— SOURCE MATERIAL —
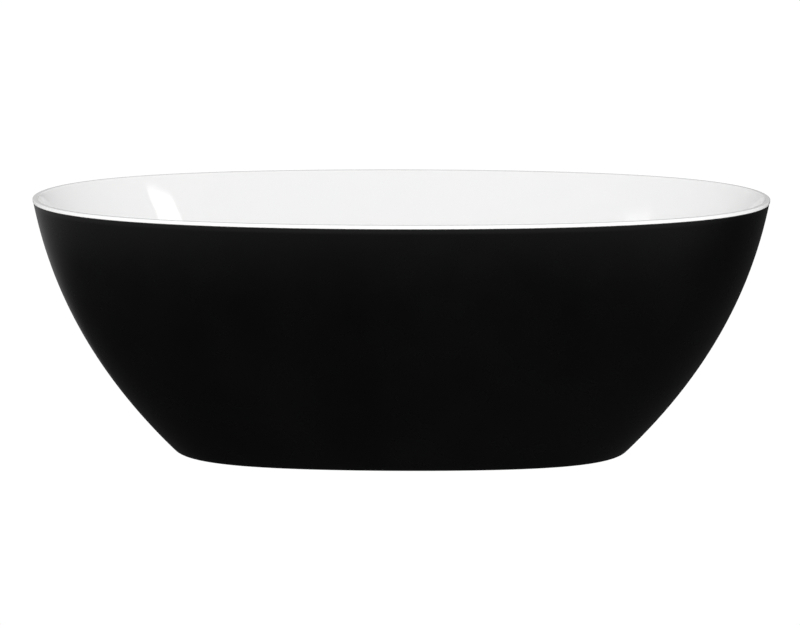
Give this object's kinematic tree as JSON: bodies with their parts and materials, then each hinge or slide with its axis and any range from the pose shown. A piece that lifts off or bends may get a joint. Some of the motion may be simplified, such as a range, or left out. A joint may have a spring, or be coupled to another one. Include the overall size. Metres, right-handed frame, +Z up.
{
  "type": "freestanding bathtub",
  "caption": "Freestanding oval bath: white acrylic basin in a flared black skirt, on a steel frame with levelling feet, with a click waste and an overflow.",
  "frame": {"origin": "on the floor under the middle of the bath", "axes": "+X along the bath, +Y towards its back, +Z up; the overflow is on the front wall, at -Y"},
  "size_m": [1.7, 0.82, 0.59],
  "materials": {
    "acrylic_white": "polished white acrylic",
    "acrylic_black": "satin black acrylic",
    "laminate": "rolled glass-fibre laminate",
    "plywood": "sanded plywood",
    "timber": "planed softwood",
    "frame_steel": "galvanised square tube",
    "zinc": "zinc-plated fasteners",
    "chrome": "polished chrome",
    "spring_steel": "drawn wire",
    "rubber": "moulded rubber",
    "sealant": "cured adhesive sealant",
    "plastic_white": "moulded polypropylene",
    "plastic_grey": "flexible corrugated hose",
    "plastic_black": "moulded nylon"
  },
  "bodies": {
    "tub": {"basin_shell": "acrylic_white", "basin_reinforcement": "laminate", "outer_skirt": "acrylic_black", "skirt_reinforcement": "laminate", "rim_seal": "sealant", "base_board": "plywood", "frame_rail_front": "frame_steel", "frame_rail_rear": "frame_steel", "cross_member_left": "frame_steel", "cross_member_right": "frame_steel", "tube_caps": "plastic_black", "frame_screws": "zinc", "frame_bolts": "zinc", "frame_nuts": "zinc", "skirt_blocks": "timber", "skirt_brackets": "zinc", "bracket_screws": "zinc", "foot_nuts": "zinc", "drain_flange": "chrome", "drain_seal": "rubber", "drain_gasket": "rubber", "waste_body": "plastic_white", "plug_cartridge": "plastic_white", "plug_spring": "spring_steel", "outlet_washer": "rubber", "outlet_nut": "plastic_white", "outlet_pipe": "plastic_white", "overflow_cover": "chrome", "overflow_screw": "zinc", "overflow_ring": "chrome", "overflow_gasket": "rubber", "overflow_body": "plastic_white", "overflow_hose": "plastic_grey", "hose_clips": "zinc"},
    "plug": {"drain_plug": "chrome", "plug_seal": "rubber"},
    "pad_1": {"foot_pad_1": "plastic_black"},
    "stem_1": {"foot_stem_1": "zinc"},
    "pad_2": {"foot_pad_2": "plastic_black"},
    "stem_2": {"foot_stem_2": "zinc"},
    "pad_3": {"foot_pad_3": "plastic_black"},
    "stem_3": {"foot_stem_3": "zinc"},
    "pad_4": {"foot_pad_4": "plastic_black"},
    "stem_4": {"foot_stem_4": "zinc"}
  },
  "joints": [
    {"name": "plug_slide", "type": "slide", "parent": "tub", "child": "plug", "axis": [0, 0, 1], "range_m": [-0.008, 0], "stiffness_N_per_m": 500, "springref_m": 0.006, "deforming": ["plug_spring"]},
    {"name": "foot_1_slide", "type": "slide", "parent": "tub", "child": "pad_1", "axis": [0, 0, -1], "range_m": [0, 0.014]},
    {"name": "foot_1_turn", "type": "hinge", "parent": "pad_1", "child": "stem_1", "pos_m": [-0.36, -0.15, 0.06], "axis": [0, 0, -1], "range_deg": [0, 2880]},
    {"name": "foot_2_slide", "type": "slide", "parent": "tub", "child": "pad_2", "axis": [0, 0, -1], "range_m": [0, 0.014]},
    {"name": "foot_2_turn", "type": "hinge", "parent": "pad_2", "child": "stem_2", "pos_m": [-0.36, 0.15, 0.06], "axis": [0, 0, -1], "range_deg": [0, 2880]},
    {"name": "foot_3_slide", "type": "slide", "parent": "tub", "child": "pad_3", "axis": [0, 0, -1], "range_m": [0, 0.014]},
    {"name": "foot_3_turn", "type": "hinge", "parent": "pad_3", "child": "stem_3", "pos_m": [0.36, -0.15, 0.06], "axis": [0, 0, -1], "range_deg": [0, 2880]},
    {"name": "foot_4_slide", "type": "slide", "parent": "tub", "child": "pad_4", "axis": [0, 0, -1], "range_m": [0, 0.014]},
    {"name": "foot_4_turn", "type": "hinge", "parent": "pad_4", "child": "stem_4", "pos_m": [0.36, 0.15, 0.06], "axis": [0, 0, -1], "range_deg": [0, 2880]}
  ],
  "couplings": [
    {"joint": "foot_1_turn", "follows": "foot_1_slide", "rad_per_m": 3590.4},
    {"joint": "foot_2_turn", "follows": "foot_2_slide", "rad_per_m": 3590.4},
    {"joint": "foot_3_turn", "follows": "foot_3_slide", "rad_per_m": 3590.4},
    {"joint": "foot_4_turn", "follows": "foot_4_slide", "rad_per_m": 3590.4}
  ]
}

— DIRECTION —
Give back each line above precisely as it stands.

— COMPLETE OUTPUT —
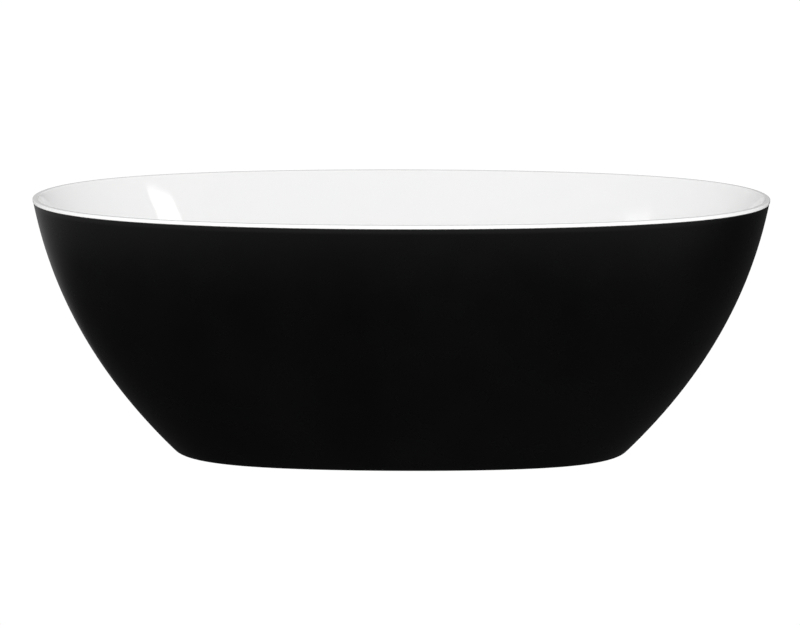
Give this object's kinematic tree as JSON: bodies with their parts and materials, then each hinge or slide with its axis and any range from the pose shown. A piece that lifts off or bends may get a joint. Some of the motion may be simplified, such as a range, or left out. A joint may have a spring, or be coupled to another one. Include the overall size. Metres, right-handed frame, +Z up.
{
  "type": "freestanding bathtub",
  "caption": "Freestanding oval bath: white acrylic basin in a flared black skirt, on a steel frame with levelling feet, with a click waste and an overflow.",
  "frame": {"origin": "on the floor under the middle of the bath", "axes": "+X along the bath, +Y towards its back, +Z up; the overflow is on the front wall, at -Y"},
  "size_m": [1.7, 0.82, 0.59],
  "materials": {
    "acrylic_white": "polished white acrylic",
    "acrylic_black": "satin black acrylic",
    "laminate": "rolled glass-fibre laminate",
    "plywood": "sanded plywood",
    "timber": "planed softwood",
    "frame_steel": "galvanised square tube",
    "zinc": "zinc-plated fasteners",
    "chrome": "polished chrome",
    "spring_steel": "drawn wire",
    "rubber": "moulded rubber",
    "sealant": "cured adhesive sealant",
    "plastic_white": "moulded polypropylene",
    "plastic_grey": "flexible corrugated hose",
    "plastic_black": "moulded nylon"
  },
  "bodies": {
    "tub": {"basin_shell": "acrylic_white", "basin_reinforcement": "laminate", "outer_skirt": "acrylic_black", "skirt_reinforcement": "laminate", "rim_seal": "sealant", "base_board": "plywood", "frame_rail_front": "frame_steel", "frame_rail_rear": "frame_steel", "cross_member_left": "frame_steel", "cross_member_right": "frame_steel", "tube_caps": "plastic_black", "frame_screws": "zinc", "frame_bolts": "zinc", "frame_nuts": "zinc", "skirt_blocks": "timber", "skirt_brackets": "zinc", "bracket_screws": "zinc", "foot_nuts": "zinc", "drain_flange": "chrome", "drain_seal": "rubber", "drain_gasket": "rubber", "waste_body": "plastic_white", "plug_cartridge": "plastic_white", "plug_spring": "spring_steel", "outlet_washer": "rubber", "outlet_nut": "plastic_white", "outlet_pipe": "plastic_white", "overflow_cover": "chrome", "overflow_screw": "zinc", "overflow_ring": "chrome", "overflow_gasket": "rubber", "overflow_body": "plastic_white", "overflow_hose": "plastic_grey", "hose_clips": "zinc"},
    "plug": {"drain_plug": "chrome", "plug_seal": "rubber"},
    "pad_1": {"foot_pad_1": "plastic_black"},
    "stem_1": {"foot_stem_1": "zinc"},
    "pad_2": {"foot_pad_2": "plastic_black"},
    "stem_2": {"foot_stem_2": "zinc"},
    "pad_3": {"foot_pad_3": "plastic_black"},
    "stem_3": {"foot_stem_3": "zinc"},
    "pad_4": {"foot_pad_4": "plastic_black"},
    "stem_4": {"foot_stem_4": "zinc"}
  },
  "joints": [
    {"name": "plug_slide", "type": "slide", "parent": "tub", "child": "plug", "axis": [0, 0, 1], "range_m": [-0.008, 0], "stiffness_N_per_m": 500, "springref_m": 0.006, "deforming": ["plug_spring"]},
    {"name": "foot_1_slide", "type": "slide", "parent": "tub", "child": "pad_1", "axis": [0, 0, -1], "range_m": [0, 0.014]},
    {"name": "foot_1_turn", "type": "hinge", "parent": "pad_1", "child": "stem_1", "pos_m": [-0.36, -0.15, 0.06], "axis": [0, 0, -1], "range_deg": [0, 2880]},
    {"name": "foot_2_slide", "type": "slide", "parent": "tub", "child": "pad_2", "axis": [0, 0, -1], "range_m": [0, 0.014]},
    {"name": "foot_2_turn", "type": "hinge", "parent": "pad_2", "child": "stem_2", "pos_m": [-0.36, 0.15, 0.06], "axis": [0, 0, -1], "range_deg": [0, 2880]},
    {"name": "foot_3_slide", "type": "slide", "parent": "tub", "child": "pad_3", "axis": [0, 0, -1], "range_m": [0, 0.014]},
    {"name": "foot_3_turn", "type": "hinge", "parent": "pad_3", "child": "stem_3", "pos_m": [0.36, -0.15, 0.06], "axis": [0, 0, -1], "range_deg": [0, 2880]},
    {"name": "foot_4_slide", "type": "slide", "parent": "tub", "child": "pad_4", "axis": [0, 0, -1], "range_m": [0, 0.014]},
    {"name": "foot_4_turn", "type": "hinge", "parent": "pad_4", "child": "stem_4", "pos_m": [0.36, 0.15, 0.06], "axis": [0, 0, -1], "range_deg": [0, 2880]}
  ],
  "couplings": [
    {"joint": "foot_1_turn", "follows": "foot_1_slide", "rad_per_m": 3590.4},
    {"joint": "foot_2_turn", "follows": "foot_2_slide", "rad_per_m": 3590.4},
    {"joint": "foot_3_turn", "follows": "foot_3_slide", "rad_per_m": 3590.4},
    {"joint": "foot_4_turn", "follows": "foot_4_slide", "rad_per_m": 3590.4}
  ]
}